High voltage DC power supplies are used by science enthusiasts for powering electron tubes and x-ray tubes, charging high-voltage capacitors, powering electrostatic “levitators”, etc. Many of these power supplies use a flyback transformer to produce high voltage at high frequency (AC), followed by a “Cockroft-Walton Multiplier” to rectify and dramatically increase the voltage.
The Cockroft-Walton multiplier uses a cascaded series of diodes and capacitors to generate a high voltage DC potential from an AC input through a circuit topology that uses diodes to charge capacitors in parallel and discharge them in series. The output polarity of the Cockroft-Walton multiplier depends on the way in which its diodes are oriented, so the output polarity (referenced to ground) of a high-voltage DC power supply is usually set during the design.
However, since some of our physics experiments require one or the other polarity, we build our Cockroft-Walton multipliers with an extra capacitor so that we can make our HV power supplies output either positive or negative high voltage referenced to ground. The schematic for our “reversible” Cockroft-Walton is shown in the following picture (click to enlarge):
If the high-voltage AC output of the flyback is connected to point “A” of the voltage multiplier, and point “B” is connected to ground, then the output at point “D” will be positive. If however point “C” receives the high-voltage AC, and point “D” is connected to ground, then point “B” will be negative.

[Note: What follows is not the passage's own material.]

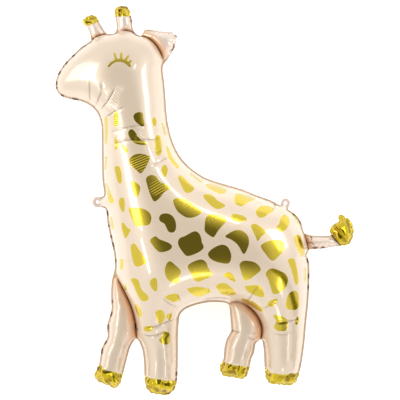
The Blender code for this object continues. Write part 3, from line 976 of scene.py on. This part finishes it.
def weld_shades(flat):
    """The painted shade line along each weld, and the painted orange reflection and shade beside
    it, as numbers from 0 to 1.
    """
    dark, tan = np.zeros((2, len(flat)))
    for corners, shaded_side, (start, end), reach in WELDS.values():
        gap, along, side = line_places(flat, curve_through(corners))
        strength = fade(along, start - WELD_FADE, start + WELD_FADE)
        strength *= fade(along, end + WELD_FADE, end - WELD_FADE)
        # Painted shade line along the weld, and painted orange reflection and shade beside it,
        # strongest on the shaded side
        dark = np.maximum(dark, strength * bell(gap, WELD_LINE))
        shaded = SHADED_TAN * bell(gap, reach)
        lit = LIT_TAN * np.exp(-gap / (LIT_REACH * reach))
        share = LEAST_TAN + (1 - LEAST_TAN) * strength
        tan = np.maximum(tan, np.where(side == shaded_side, shaded, lit) * share)
    return dark, tan


class Sock:
    """A shader socket with arithmetic: each operation adds its Math node."""

    def __init__(self, nodes, socket):
        self.nodes = nodes
        self.socket = socket

    def math(self, operation, *values, clamp=False):
        settings = {"operation": operation, "use_clamp": clamp}
        node = self.nodes.add("ShaderNodeMath", settings, [self, *values])
        return Sock(self.nodes, node.outputs[0])

    def __add__(self, other):
        return self.math("ADD", other)

    def __radd__(self, other):
        return self.math("ADD", other)

    def __sub__(self, other):
        return self.math("SUBTRACT", other)

    def __rsub__(self, other):
        return (self * -1) + other

    def __mul__(self, other):
        return self.math("MULTIPLY", other)

    def __rmul__(self, other):
        return self.math("MULTIPLY", other)

    def clamped(self):
        return self.math("ADD", 0.0, clamp=True)


class Nodes:
    """Adds nodes to a material or world."""

    def __init__(self, tree):
        self.tree = tree

    def add(self, kind, settings=None, inputs=()):
        """A node of this kind, with its settings made first, then its sockets' values or links."""
        node = self.tree.nodes.new(kind)
        for name, value in (settings or {}).items():
            setattr(node, name, value)
        pairs = inputs.items() if isinstance(inputs, dict) else enumerate(inputs)
        for key, value in pairs:
            if isinstance(value, Sock):
                self.tree.links.new(value.socket, node.inputs[key])
            else:
                node.inputs[key].default_value = value
        return node

    def sock(self, node, output=0):
        return Sock(self, node.outputs[output])

    def mix_colours(self, share, first, second):
        """first where share is 0 and second where it is 1."""
        node = self.add("ShaderNodeMix", {"data_type": "RGBA"}, {0: share, 6: first, 7: second})
        return Sock(self, node.outputs[2])


def foil_material(settings):
    """Pearl film with mirror-gold print, and the painted shade, reflection and light that its
    attributes carry.
    """
    material = bpy.data.materials.new("printed_pearl_foil")
    material.use_nodes = True
    material.node_tree.nodes.clear()
    nodes = Nodes(material.node_tree)
    depth, fold_shade, tan, rim_reflection_share, pale, crumpled = (
        nodes.sock(nodes.add("ShaderNodeAttribute", {"attribute_name": name}), 2)
        for name in ("gold_depth", "painted_shade_and_dark_rim", "tan_reflection_and_rim_tint", "rim_reflection_share", "pale_tab_and_painted_light", "crumpled")
    )
    gold = (depth * (1 / PRINT_BLUR) + 0.5).clamped()
    print_edge = (depth * (1 / EDGE_BLUR) + 2).clamped() * EDGE_SHARE
    # Paler tab film, and painted light on the horns, the ear and the tail
    colour = nodes.mix_colours(pale, (*settings.pearl, 1), (*settings.pale_tab_and_lit_pearl, 1))
    # Painted orange reflection and shade by welds and near the rim, with the rim band's orange tint
    colour = nodes.mix_colours(tan.clamped(), colour, (*settings.tan, 1))
    colour = nodes.mix_colours(print_edge, colour, (*settings.print_edge, 1))
    # Painted reflection: a duller gold near the rim
    print_colour = nodes.mix_colours(rim_reflection_share, (*settings.gold, 1), (*settings.rim_reflection_gold, 1))
    colour = nodes.mix_colours(gold, colour, print_colour)
    # Painted shade in creases, weld lines, gather valleys, rim dashes and crumpled gold, and the
    # darker rim band
    colour = nodes.mix_colours(fold_shade.clamped(), colour, (*settings.fold_shade, 1))
    coordinates = nodes.sock(nodes.add("ShaderNodeTexCoord"), 3)
    slow = nodes.add(
        "ShaderNodeTexNoise", inputs={"Vector": coordinates, "Scale": SLOW_SCALE, "Detail": 1.0}
    )
    height = nodes.sock(slow) * SLOW_WAVE
    bump = nodes.add("ShaderNodeBump", inputs={"Strength": 1.0, "Distance": 1.0, "Height": height})
    coat = (gold * (GOLD_COAT - 1) + 1) * (1 - fold_shade.clamped()) * (1 - crumpled * DULLED)
    shader = nodes.add(
        "ShaderNodeBsdfPrincipled",
        inputs={
            "Base Color": colour,
            "Metallic": gold * (1 - PEARL_METALLIC) + PEARL_METALLIC,
            "Roughness": gold * (GOLD_ROUGHNESS - PEARL_ROUGHNESS) + PEARL_ROUGHNESS,
            "Specular IOR Level": SPECULAR,
            "Coat Weight": coat,
            "Coat IOR": COAT_IOR,
            "Coat Roughness": COAT_ROUGHNESS,
            "Normal": nodes.sock(bump),
        },
    )
    nodes.add("ShaderNodeOutputMaterial", inputs={"Surface": nodes.sock(shader)})
    return material


class FOIL_OT_balloon(bpy.types.Operator):
    """Makes the gathered, creased and printed film of the balloon"""

    bl_idname = "foil.balloon"
    bl_label = "Film"

    def execute(self, context):
        settings = context.scene.foil_film
        film = film_copy(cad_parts[NODE])
        rims = find_rims(film)
        outline = rims[0]
        for lowest in (0, FINE_FROM * SEAM_HEIGHT):
            subdivide(film, read_points(film)[:, 2] > lowest - RESTING_WITHIN)
            ease(film, EASE_ROUNDS)
        refine(film, outline)
        ease(film, LAST_ROUNDS)
        self.shape(film, rims, settings, context.scene.foil_stage.camera_distance)
        make_active(film)
        bpy.ops.object.shade_smooth()
        film.data.materials.append(foil_material(settings))
        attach(film, BODY)
        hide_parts(NODE)
        return {"FINISHED"}

    def shape(self, film, rims, settings, camera_distance):
        """Rounds the cut edges, gathers and creases the film, and marks its print and its painted
        shade, reflection and light.
        """
        points = read_points(film)
        on_weld = welded(points)
        for rim in reversed(rims):
            gap, along = rim.places(points[:, :2])
            points[:, :2] += rim.bulge(along) * fade(gap, BULGE_REACH, 0)[:, None]
        thinner = settings.rim_thickness / SOLID_FILM_THICKNESS
        points[on_weld, 2] = SEAM_HEIGHT + (points[on_weld, 2] - SEAM_HEIGHT) * thinner
        move_points(film, points)

        normals = read_points(film, "normal")
        seen = as_seen(points, camera_distance)
        valley, dash = gather_rim(points, normals, gap, along, rims[0], settings)
        lift = crumple_ends(points, normals, gap, settings)
        crease = crease_film(points, normals, seen, settings)
        wave = ripple_places(seen)[1] * (points[:, 2] > SEAM_HEIGHT)
        points += (RIPPLE_HEIGHT * wave)[:, None] * normals
        points[:, 2] = np.maximum(points[:, 2], 0)
        move_points(film, points)

        weld_fold, weld_tan_reflection = weld_shades(points[:, :2])
        past_rim = np.maximum(gap - RIM_WIDTH, 0)
        hole_gap = np.minimum.reduce([rim.places(points[:, :2])[0] for rim in rims[1:]])
        rim_band = fade(gap / RIM_WIDTH, *RIM_EDGE) * fade(hole_gap, *PLAIN_TAB)
        dashed = np.maximum.reduce([area_depth(points[:, :2], area) for area in DASHED_EDGES])
        dash *= fade(dashed, *DASH_FADE)
        gathered = end_share(points[:, :2], GOLD_ENDS)
        # Painted reflection near the rim, less on the gold ends
        rim_reflection_share = bell(past_rim, NEAR_RIM) * (1 - BRIGHT_ENDS * gathered)
        # Painted shade in creases, along welds, in gather valleys and rim dashes, and the darker
        # rim band
        painted_shade_and_dark_rim = np.maximum.reduce(
            (
                crease * CREASE_SHADE,
                weld_fold,
                VALLEY_SHADE * valley * np.exp(-past_rim / VALLEY_SHADE_REACH),
                rim_band * (RIM_SHADE * (1 - gathered) + DASH_SHADE * dash),
            )
        )
        # Painted shade on the crumpled gold, darkest in its hollows
        crumpled = gathered * (GOLD_SHADE + HOLLOW_SHADE * fade(lift, *HOLLOWS))
        # Painted orange reflection beside welds and near the rim, and the rim band's orange tint
        tan_reflection_and_rim_tint = np.maximum.reduce((weld_tan_reflection, NEAR_RIM_TAN * rim_reflection_share, rim_band * RIM_TAN))
        # Paler tab film round the holes, and painted light on the ear, the tail and the horns
        pale = np.maximum(fade(hole_gap, *PALE_TAB), PAINTED_LIGHT_SHARE * end_share(seen, PAINTED_LIGHT_PARTS))
        add_attribute(film, "pale_tab_and_painted_light", pale)
        add_attribute(film, "crumpled", gathered)
        add_attribute(film, "gold_depth", gold_depth(seen))
        add_attribute(film, "painted_shade_and_dark_rim", np.maximum(painted_shade_and_dark_rim, crumpled))
        add_attribute(film, "tan_reflection_and_rim_tint", tan_reflection_and_rim_tint)
        add_attribute(film, "rim_reflection_share", rim_reflection_share)


class FOIL_OT_stage(bpy.types.Operator):
    """Lays the pale floor and places the light and the camera"""

    bl_idname = "foil.stage"
    bl_label = "Stage"

    def execute(self, context):
        settings = context.scene.foil_stage
        context.scene.view_settings.view_transform = "Standard"
        deselect_all()
        bpy.ops.mesh.primitive_plane_add(size=settings.floor_size, location=(0, 0, 0))
        floor = context.active_object
        floor.name = "floor"
        material = bpy.data.materials.new("pale_floor")
        material.use_nodes = True
        shader = material.node_tree.nodes["Principled BSDF"]
        shader.inputs["Base Color"].default_value = FLOOR_COLOUR
        shader.inputs["Roughness"].default_value = FLOOR_ROUGHNESS
        shader.inputs["Emission Color"].default_value = (1, 1, 1, 1)
        shader.inputs["Emission Strength"].default_value = settings.floor_glow
        floor.data.materials.append(material)

        deselect_all()
        x, y = at(*PICTURE_MIDDLE)
        bpy.ops.object.camera_add(
            location=(x, y, SEAM_HEIGHT + settings.camera_distance), rotation=(0, 0, 0)
        )
        camera = context.active_object
        camera.name = "camera"
        camera.data.sensor_width = SENSOR_WIDTH
        camera.data.lens = SENSOR_WIDTH * settings.camera_distance / settings.picture_width
        context.scene.camera = camera
        self.light_room(context.scene, settings.room_strength)
        for name, strip in STRIPS.items():
            self.add_strip(name, *strip)
        self.add_strip("muzzle_light", *MUZZLE_LIGHT, MUZZLE).visible_diffuse = False
        distance, side, radiance = FILL
        fill = self.add_strip("fill", 0, 0, distance, side, side, radiance, 180)
        fill.visible_glossy = False
        return {"FINISHED"}

    def light_room(self, scene, strength):
        """A soft room: bright all round and dark straight overhead."""
        world = bpy.data.worlds.new("soft_room")
        world.use_nodes = True
        world.node_tree.nodes.clear()
        nodes = Nodes(world.node_tree)
        coordinates = nodes.add("ShaderNodeTexCoord")
        parts = nodes.add("ShaderNodeSeparateXYZ", inputs=[nodes.sock(coordinates, 0)])
        height = nodes.sock(parts, 2)
        colour = (1.0, 1.0, 1.0, 1)
        for start, end, shade in ROOM_SHADES:
            share = ((height - start) * (1 / (end - start))).clamped()
            colour = nodes.mix_colours(share, colour, (*shade, 1))
        x, y = nodes.sock(parts, 0), nodes.sock(parts, 1)
        turn, half_width, shade = DARK_POST
        turn = math.radians(turn)
        across = (y * math.cos(turn) - x * math.sin(turn)).math("ABSOLUTE")
        towards = x * math.cos(turn) + y * math.sin(turn)
        start, rate = POST_SIDE
        post = ((half_width - across) * POST_SHARPNESS).clamped()
        post = post * ((towards - start) * rate).clamped()
        colour = nodes.mix_colours(post, colour, (*shade, 1))
        background = nodes.add(
            "ShaderNodeBackground", inputs={"Color": colour, "Strength": strength}
        )
        nodes.add("ShaderNodeOutputWorld", inputs={"Surface": nodes.sock(background)})
        scene.world = world

    def add_strip(
        self, name, around, down, distance, length, width, radiance, spread, aim=(0, 0, 0)
    ):
        """A soft light that faces the aim, around it from +X and down from straight above it."""
        deselect_all()
        around, down = math.radians(around), math.radians(down)
        way = Vector(
            (math.cos(around) * math.sin(down), math.sin(around) * math.sin(down), math.cos(down))
        )
        bpy.ops.object.light_add(
            type="AREA",
            location=Vector(aim) + way * distance,
            rotation=(-way).to_track_quat("-Z", "Y").to_euler(),
        )
        light = bpy.context.active_object
        light.name = name
        light.data.shape = "RECTANGLE"
        light.data.size, light.data.size_y = length, width
        light.data.energy = radiance * math.pi * length * width
        light.data.spread = math.radians(spread)
        light.visible_camera = False
        return light


class FOIL_PT_panel(bpy.types.Panel):
    """Lists the steps that build the balloon"""

    bl_label = "Giraffe Foil Balloon"
    bl_idname = "FOIL_PT_panel"
    bl_space_type = "VIEW_3D"
    bl_region_type = "UI"
    bl_category = "Balloon"

    def draw(self, context):
        for name in ("foil_film", "foil_stage"):
            settings = getattr(context.scene, name)
            box = self.layout.box()
            for key in settings.bl_rna.properties.keys():
                if key not in ("rna_type", "name"):
                    box.prop(settings, key)
        for operator in OPERATORS:
            self.layout.operator(operator.bl_idname)


OPERATORS = (FOIL_OT_stage, FOIL_OT_balloon)
CLASSES = (FilmSettings, StageSettings, *OPERATORS, FOIL_PT_panel)


def register():
    for cls in CLASSES:
        bpy.utils.register_class(cls)
    bpy.types.Scene.foil_film = PointerProperty(type=FilmSettings)
    bpy.types.Scene.foil_stage = PointerProperty(type=StageSettings)


def unregister():
    del bpy.types.Scene.foil_stage
    del bpy.types.Scene.foil_film
    for cls in reversed(CLASSES):
        bpy.utils.unregister_class(cls)


def main():
    register()
    bpy.ops.foil.stage()
    bpy.ops.foil.balloon()


if __name__ == "__main__":
    main()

As shown in the following pictures, the multiplier should be built on a piece of clean perfboard:
The circuit board is then suspended by nylon spacers inside a plastic enclosure (of the type used to store food):
Banana connectors are then installed on the plastic container and wired directly to points A, B, C, and D. The connectors must be sealed very well using silicone RTV:
The connectors are then labeled as follows:
The plastic container should then be filled with pure mineral oil (may be purchased at a pharmacy) to completely submerge the multiplier circuit assembly, which prevents high voltage breakdown between components:
You can use any high-voltage AC power supply to drive the multiplier. Our favorite circuit is the following DC-to-AC inverter (click diagram to enlarge):
In this AC power supply, a push-pull oscillator drives a TV flyback transformer from an old color TV (a flyback without embedded tripler). The well-known hack is that the original primary of the flyback is not used. Instead, new primaries are made by winding two sets of four turns each of insulated #18 wire around the exposed core of the flyback transformer. Feedback for the oscillator is obtained through an additional coil of 4 turns of #24 wire wound around the core:
As shown in the picture above, we built the low-voltage DC power supply right into the chassis. We vary the voltage using an external variac (not shown in the pictures). In our power supply, 12 V applied at the input of the flyback driver produces around 250 kV DC at the output of the multiplier. We have measured up to 300 kV DC at higher input voltages, but the corona and breakdown get very scary, so we haven’t tried pushing the limit.
UPDATE 2/10/2012: Please see the following two posts for additional information on building the resonant transformer driver, as well as on winding the primary for the flyback transformer:
The following YouTube video shows an early version of our d.i.y. power supply being used to fly an electrostatic “lifter” that Shanni built many years ago as a grade-school science-fair project:
In our d.i.y. book “Exploring Quantum Physics Through Hands-On Projects” we show many ways in which this power supply can be used to perform advanced physics experiments.
DANGER! Please note that this is a dangerous device! It produces high voltages which can cause very painful or lethal electrical shocks. In addition, spark discharges can be produced which can ignite flammable materials or volatile atmospheres. Remember that the capacitors retain charge long after the power supply is switched off. Thoroughly discharge them before touching the high voltage rails!